Greek Orthodox Christians follow the Julian calendar rather than the Gregorian so Easter falls on May 2 this year. The Holy Fire, believed to emit from the tomb of Christ each Holy Saturday, is flown from Jerusalem to Athens and delivered throughout Greece. During midnight church services, this flame is passed from candle to candle, illuminating dark spaces. Even the Easter feast is symbolic. To end of 40 days of fasting, they enjoy roast lamb to represent Christ, braided tsoureki bread to symbolise the Holy Trinity and red boiled eggs for Christ’s blood.

Poland

In a celebration probably more suited to Australia’s warmer weather, the Polish celebrate Easter Monday Śmigus-dyngus with a massive water fight. Across the country, residents load up with buckets, balloons and water pistols in a ritual believed to have roots in fertility rituals.

Bermuda

Making the most of its beautiful natural landscape, the island of Bermuda becomes even more colourful and vibrant during its Good Friday kite festival. Islanders create and decorate homemade kites, formed from a cross to represent the Crucifixion, which transform the blue sky into a kaleidoscope of colour. Easter services are held at sunrise over the water and codfish cakes are popular along with the traditional hot cross bun. In Bermuda however, superstition dictates you must eat one or your house will burn down!

Sicily

In the historic town centre of San Biagio Platani in Sicily, Easter is synonymous with Archi di Pasqua, a traditional festival where residents decorate main street with elaborate archways, domes and towers made from breads, willow, fennel, asparagus, bay leaf, cereals, river reeds, rosemary, dates and other local treasures to recreate the richly decorated interior of a cathedral.

Russia

For many ancient cultures, eggs represent fertility and new life. Decorating them at Easter to mark the beginning of Spring is an activity that is enjoyed around the globe – even in countries like ours which is now entering Autumn! But in 19th century Russia this activity took on a whole new meaning when Peter Carl Fabergé, a jeweller and gold-smith for the Russian Imperial Court of Tsar Alexander III, created an Imperial Easter Egg as a gift for the Empress.

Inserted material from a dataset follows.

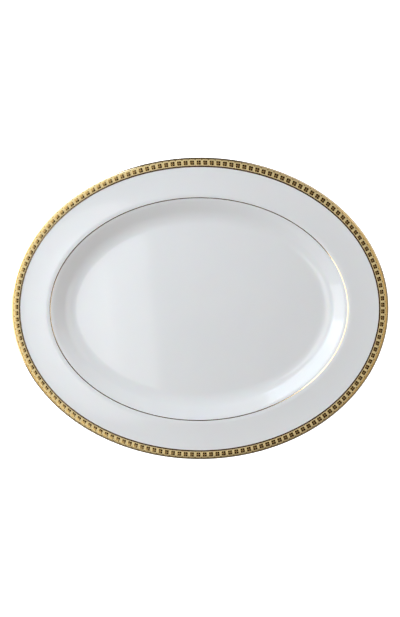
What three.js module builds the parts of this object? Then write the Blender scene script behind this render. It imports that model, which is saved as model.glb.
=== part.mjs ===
// Oval serving platter of gilded porcelain: clay body, glaze, and four bands of gold.
// Millimetres. The foot's resting face lies on z = 0, the long axis is X and the short axis is Y.
import * as THREE from "three";

// Plan of the platter
const platterLength = 381;
const platterWidth = 305;
const flangeWidth = 39.6; // outer edge to the top of the well
const bougeRun = 26; // level width of the well's wall, with its rounding into the floor

// Heights and wall thicknesses
const footHeight = 3.4; // resting face to the underside of the floor
const floorThickness = 4.8;
const wellDepth = 12.8; // top of the well down to the floor
const bougeSlope = 35; // degrees, of the straight part of the well's wall
const flangeRise = 3.5; // top of the well up to the crest of the rim
const bougeThickness = 4.3;
const flangeThickness = 3.7;

// Rim
const rollWidth = 5.4; // where the flange begins to roll over
const crestInset = 2.8; // highest line of the rim
const lipRadius = 1.4; // rounding of the outer edge
const lipSlope = 27; // degrees down, where the roll meets the rounding
const flangeSlope = 9.5; // degrees, beside the roll
const vergeSlope = 2; // degrees, beside the well
const vergeBlend = 5; // length of the rounding on each side of the well's edge

// Foot ring
const footWidth = 4.6;
const footOverlap = 2.4; // how far the foot reaches out under the well's wall
const footFillet = 2.2;
const footChamfer = 0.4;
const bareHeight = 0.7; // unglazed height of the foot's walls

// Layers, each lying just clear of the one below it
const goldThickness = 0.12;
const glazeThickness = 0.3;
const layerGap = 0.05;

// Gold decoration: insets from the outer edge
const lipGoldWrap = 2.1; // reach of the lip's gold on the underside
const bandOuterInset = 1.6;
const bandInnerInset = 8;
const innerLineInset = 9.45;
const wellLineWidth = 0.8;
const goldSpacing = 0.1; // between one band of gold and the next

// Facets
const segmentsAround = 64;

const edgeRadius = platterWidth / 2; // the profile is drawn as a round dish of the platter's width
const floorTop = footHeight + floorThickness;
const vergeHeight = floorTop + wellDepth;
const crestHeight = vergeHeight + flangeRise;
const footInset = flangeWidth + bougeRun - footOverlap;
const glazeTopDepth = goldThickness + layerGap;
const glazeBackDepth = glazeTopDepth + glazeThickness;
const bodyDepth = glazeBackDepth + layerGap;
const parallelLimit = footInset + footWidth + footFillet; // further in, the plan shrinks to the centre

const along = (degrees) => {
  const angle = THREE.MathUtils.degToRad(degrees);
  return new THREE.Vector2(Math.cos(angle), Math.sin(angle));
};

// A place on the profile, from its inset and its height.
const at = (inset, height) => new THREE.Vector2(edgeRadius - inset, height);

// A knot of the profile: its place, the heading the profile leaves it in, and the steps to the next.
const knot = (point, heading, steps) => ({ point, heading, steps });

// Stations along a chain of knots. Each span is the cubic nearest to a circular arc that leaves
// one knot and arrives at the next along their headings, and air lies to the left of the profile.
function stationsAlong(knots) {
  const stations = [];
  knots.forEach((start, index) => {
    const end = knots[index + 1];
    if (!end) {
      stations.push({ point: start.point, air: along(start.heading + 90) });
      return;
    }
    const turn = THREE.MathUtils.degToRad(end.heading - start.heading);
    const handle = start.point.distanceTo(end.point) / (3 * Math.cos(turn / 4) ** 2);
    const span = new THREE.CubicBezierCurve(
      start.point,
      start.point.clone().addScaledVector(along(start.heading), handle),
      end.point.clone().addScaledVector(along(end.heading), -handle),
      end.point,
    );
    for (let step = 0; step < start.steps; step += 1) {
      const fraction = step / start.steps;
      const tangent = span.getTangent(fraction);
      stations.push({
        point: span.getPoint(fraction),
        air: new THREE.Vector2(-tangent.y, tangent.x),
      });
    }
  });
  return stations;
}

// Points at a depth below the surface, from one station to another. A station number with a
// fraction is a place on the facet between two stations.
function layer(stations, depth, from = 0, to = stations.length - 1) {
  const sunk = stations.map(({ point, air }) => point.clone().addScaledVector(air, -depth));
  const place = (number) => {
    const low = Math.min(Math.floor(number), sunk.length - 2);
    return sunk[low].clone().lerp(sunk[low + 1], number - low);
  };
  const between = sunk.filter((_, index) => index > from && index < to);
  return [place(from), ...between, place(to)];
}

// The station number at an inset, searching forwards from a station.
function stationAt(stations, inset, first) {
  const radius = edgeRadius - inset;
  const index = stations.findIndex((station, number) => {
    const next = stations[number + 1];
    return number >= first && next && (station.point.x - radius) * (next.point.x - radius) <= 0;
  });
  const start = stations[index].point.x;
  return index + (radius - start) / (stations[index + 1].point.x - start);
}

// Places on the profile that are worked out from the sizes. The rounding between the floor and the
// wall has the radius that lets the wall, at its slope, climb the well's depth over its run.
const wall = along(bougeSlope);
const bougeRadius = (bougeRun * (wall.y / wall.x) - wellDepth) / (1 / wall.x - 1);
const bougeFoot = at(
  flangeWidth + bougeRun - bougeRadius * wall.y,
  floorTop + bougeRadius * (1 - wall.x),
);
const verge = at(flangeWidth, vergeHeight);
const bougeTop = verge.clone().addScaledVector(wall, -vergeBlend);
const bougeBack = bougeTop.clone().addScaledVector(along(bougeSlope + 90), -bougeThickness);
const flangeStart = verge.clone().addScaledVector(along(vergeSlope), vergeBlend);
const flangeBack = flangeStart.clone().addScaledVector(along(vergeSlope + 90), -flangeThickness);
const rollDrop = (rollWidth - crestInset) * Math.tan(THREE.MathUtils.degToRad(flangeSlope / 2));
const lipInset = lipRadius * (1 - along(lipSlope).y);
const lipDrop = (crestInset - lipInset) * Math.tan(THREE.MathUtils.degToRad(lipSlope / 2));
const noseHeight = crestHeight - lipDrop - lipRadius * along(lipSlope).x;
const footBackAngle = THREE.MathUtils.radToDeg(Math.asin((footOverlap + footFillet) / bougeRadius));
const footBackHeight = footHeight + bougeRadius * (1 - along(footBackAngle).x);

// Face of the platter: centre of the floor, bouge, verge, flange, roll and lip, then back under
// the flange and down the outer wall of the foot.
const faceStations = stationsAlong([
  knot(at(edgeRadius, floorTop), 0, 1),
  knot(at(flangeWidth + bougeRun, floorTop), 0, 3),
  knot(bougeFoot, bougeSlope, 1),
  knot(bougeTop, bougeSlope, 3),
  knot(flangeStart, vergeSlope, 3),
  knot(at(rollWidth, crestHeight - rollDrop), flangeSlope, 2),
  knot(at(crestInset, crestHeight), 0, 2),
  knot(at(lipInset, crestHeight - lipDrop), -lipSlope, 2),
  knot(at(0, noseHeight), -90, 2),
  knot(at(lipRadius, noseHeight - lipRadius), vergeSlope - 180, 1),
  knot(flangeBack, vergeSlope - 180, 2),
  knot(bougeBack, bougeSlope - 180, 3),
  knot(at(footInset - footFillet, footBackHeight), footBackAngle - 180, 2),
  knot(at(footInset, footBackHeight - footFillet), -90, 1),
  knot(at(footInset, bareHeight), -90, 1),
]);

// Underside of the floor: up the inner wall of the foot, then in to the centre.
const baseStations = stationsAlong([
  knot(at(footInset + footWidth, bareHeight), 90, 1),
  knot(at(footInset + footWidth, footHeight - footFillet), 90, 3),
  knot(at(parallelLimit, footHeight), 180, 1),
  knot(at(edgeRadius, footHeight), 180, 1),
]);

// Plan of the platter: a point keeps its bearing and its inset from the oval edge. Curves of equal
// inset are parallel to the edge as far in as the foot, then shrink evenly to the centre.
function ovalPoint(bearing, radius) {
  const halfLength = platterLength / 2;
  const halfWidth = platterWidth / 2;
  const cos = Math.cos(bearing);
  const sin = Math.sin(bearing);
  const slant = Math.hypot(halfWidth * cos, halfLength * sin);
  const inset = Math.min(edgeRadius - radius, parallelLimit);
  const shrink = Math.min(1, radius / (edgeRadius - parallelLimit));
  return new THREE.Vector2(
    halfLength * cos - (inset * halfWidth * cos) / slant,
    halfWidth * sin - (inset * halfLength * sin) / slant,
  ).multiplyScalar(shrink);
}

// A solid from a closed outline in the plane of the profile.
function ovalSolid(name, outline, look) {
  const ring = THREE.ShapeUtils.area(outline) < 0 ? outline.toReversed() : outline;
  const geometry = new THREE.LatheGeometry(ring, segmentsAround);
  geometry.rotateX(Math.PI / 2);
  const position = geometry.getAttribute("position");
  for (let index = 0; index < position.count; index += 1) {
    const x = position.getX(index);
    const y = position.getY(index);
    const moved = ovalPoint(Math.atan2(y, x), Math.hypot(x, y));
    position.setXY(index, moved.x, moved.y);
  }
  geometry.computeVertexNormals();
  const mesh = new THREE.Mesh(geometry, new THREE.MeshStandardMaterial(look));
  mesh.name = name;
  return mesh;
}

// A thin layer between two depths, from one station to another.
function layerOutline(stations, top, bottom, from, to) {
  const outer = layer(stations, top, from, to);
  const inner = layer(stations, bottom, from, to).toReversed();
  return [...outer, ...inner, outer[0].clone()];
}

// A band of gold between two stations of the face.
const goldBand = (name, from, to, look) =>
  ovalSolid(name, layerOutline(faceStations, 0, goldThickness, from, to), look);

const faceInset = (inset) => stationAt(faceStations, inset, 0);
const noseStation = faceStations.findIndex(({ point }) => point.x >= edgeRadius);

const bisqueLook = { color: 0xe9e4da, roughness: 0.8, metalness: 0 };
const glazeLook = { color: 0xf1f3f4, roughness: 0.08, metalness: 0 };
const burnishedLook = { color: 0xc79a45, roughness: 0.18, metalness: 1 };
const etchedLook = { color: 0xb59a5e, roughness: 0.55, metalness: 1 };

// Clay body: the inner face of both glazes, and the bare foot between them.
const bodyFace = layer(faceStations, bodyDepth);
const bodyBase = layer(baseStations, bodyDepth);
const footOuter = bodyFace.at(-1).x;
const footInner = bodyBase[0].x;
const porcelainBody = ovalSolid(
  "porcelain_body",
  [
    ...bodyFace,
    new THREE.Vector2(footOuter, footChamfer),
    new THREE.Vector2(footOuter - footChamfer, 0),
    new THREE.Vector2(footInner + footChamfer, 0),
    new THREE.Vector2(footInner, footChamfer),
    ...bodyBase,
  ],
  bisqueLook,
);

// Glaze: one coat over the face, lip and back, and one under the floor inside the foot.
const faceGlaze = ovalSolid(
  "face_glaze",
  [
    ...layer(faceStations, glazeTopDepth),
    ...layer(faceStations, glazeBackDepth).toReversed(),
  ],
  glazeLook,
);
const baseGlaze = ovalSolid(
  "base_glaze",
  [
    ...layer(baseStations, glazeTopDepth).toReversed(),
    ...layer(baseStations, glazeBackDepth),
  ],
  glazeLook,
);

// Gold: the wrapped lip, the etched band, the burnished line inside it, and the line of the well.
const giltLip = goldBand(
  "gilt_lip",
  faceInset(bandOuterInset - goldSpacing),
  stationAt(faceStations, lipGoldWrap, noseStation),
  burnishedLook,
);
const etchedBand = goldBand(
  "etched_band",
  faceInset(bandInnerInset),
  faceInset(bandOuterInset),
  etchedLook,
);
const bandInnerLine = goldBand(
  "band_inner_line",
  faceInset(innerLineInset),
  faceInset(bandInnerInset + goldSpacing),
  burnishedLook,
);
const wellLine = goldBand(
  "well_line",
  faceInset(flangeWidth + wellLineWidth / 2),
  faceInset(flangeWidth - wellLineWidth / 2),
  burnishedLook,
);

const platter = new THREE.Group();
platter.name = "oval_platter";
platter.add(porcelainBody, faceGlaze, baseGlaze, giltLip, etchedBand, bandInnerLine, wellLine);

export default platter;
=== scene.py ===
import math

import bpy
import numpy as np
from mathutils import Matrix, Quaternion, Vector


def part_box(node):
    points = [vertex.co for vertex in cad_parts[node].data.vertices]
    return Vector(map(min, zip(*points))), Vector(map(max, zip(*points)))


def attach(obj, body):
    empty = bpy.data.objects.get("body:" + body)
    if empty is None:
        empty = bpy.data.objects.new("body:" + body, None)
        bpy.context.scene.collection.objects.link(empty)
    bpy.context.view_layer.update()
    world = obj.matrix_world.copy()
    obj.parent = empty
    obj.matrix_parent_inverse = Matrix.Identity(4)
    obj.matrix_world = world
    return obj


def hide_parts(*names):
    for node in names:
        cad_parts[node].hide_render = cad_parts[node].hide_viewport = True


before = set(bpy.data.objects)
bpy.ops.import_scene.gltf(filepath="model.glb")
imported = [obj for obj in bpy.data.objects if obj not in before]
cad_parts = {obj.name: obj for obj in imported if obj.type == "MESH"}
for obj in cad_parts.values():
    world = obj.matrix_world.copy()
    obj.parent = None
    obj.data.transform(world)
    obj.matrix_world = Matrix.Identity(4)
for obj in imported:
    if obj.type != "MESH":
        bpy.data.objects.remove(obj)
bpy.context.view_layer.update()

mm = 0.001
print("frame loaded with", len(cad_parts), "nodes")

# The platter's section, in millimetres and degrees. The plan and the rim's height come from the frame.
section = {
    "flangeWidth": 39.6,      # outer edge to the top of the well
    "bougeRun": 26.0,         # level width of the well's wall, with its rounding into the floor
    "footHeight": 3.4,
    "floorThickness": 4.8,
    "wellDepth": 12.8,
    "bougeSlope": 35,         # of the straight part of the well's wall
    "bougeThickness": 4.3,
    "flangeThickness": 3.7,
    "rollWidth": 5.4,         # where the flange begins to roll over
    "crestInset": 2.8,        # highest line of the rim
    "lipRadius": 1.4,
    "lipSlope": 27,           # down, where the roll meets the edge's rounding
    "flangeSlope": 9.5,       # beside the roll
    "vergeSlope": 2,          # beside the well
    "vergeBlend": 5.0,        # length of the rounding on each side of the well's edge
    "footWidth": 4.6,
    "footOverlap": 2.4,       # how far the foot reaches out under the well's wall
    "footFillet": 2.2,
    "footChamfer": 0.4,
    "bareHeight": 0.7,        # unglazed height of the foot's walls
}

# Depths of the layers below the platter's outermost surface, in millimetres
layers = {"goldBack": 0.12, "glazeTop": 0.17, "glazeBack": 0.47, "clay": 0.52}

# Insets of the gilding from the outer edge, in millimetres
gilding = {
    "lipWrap": 2.1,           # on the underside
    "bandOuter": 1.6,
    "bandInner": 8.0,
    "lineInner": 9.45,
    "wellLineWidth": 0.8,
    "spacing": 0.1,
}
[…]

The extravagance of the Fabergé egg, made from precious stones and metals including gold, silver, pearls, rubies and diamonds, has since become legend. Each Easter a new egg was presented to the Empress, each containing a surprise gift that was revealed as the egg opened – beautiful pendant, a portrait or a golden hen.

Germany

According to an old German story, as retold by Pamela Kennedy in her book, An Easter Celebration: Traditions and Customs from Around the World, a poor woman who loved children hid brightly coloured eggs in her garden as Easter treats for children. One year, as the children searched, they noticed a hare hopping past and believed that the bunny had left the eggs.

Coloured eggs are a hugely popular decoration in Germany, used to decorate trees, tables and even fountains. The Osterbrunnen or Easter fountain is a local tradition of decorating public wells or fountains with eggs to create a stunning centre piece for the whole town.

Wherever you celebrate Easter this year and whether you are celebrating Easter today, next month or in six months’ time for the Southern Hemisphere Pagans, it’s nice to think about the cultures that created our customs.

Even our English word Easter has an origin story, named for Eostre, the Germanic goddess of dawn, who is celebrated during the Spring Equinox. As this festival of Eostre was already popular across Europe, early Christian missionaries in Europe gradually melded the festival’s name, timing, and some of its symbols, to create the amalgam of traditions we celebrate today.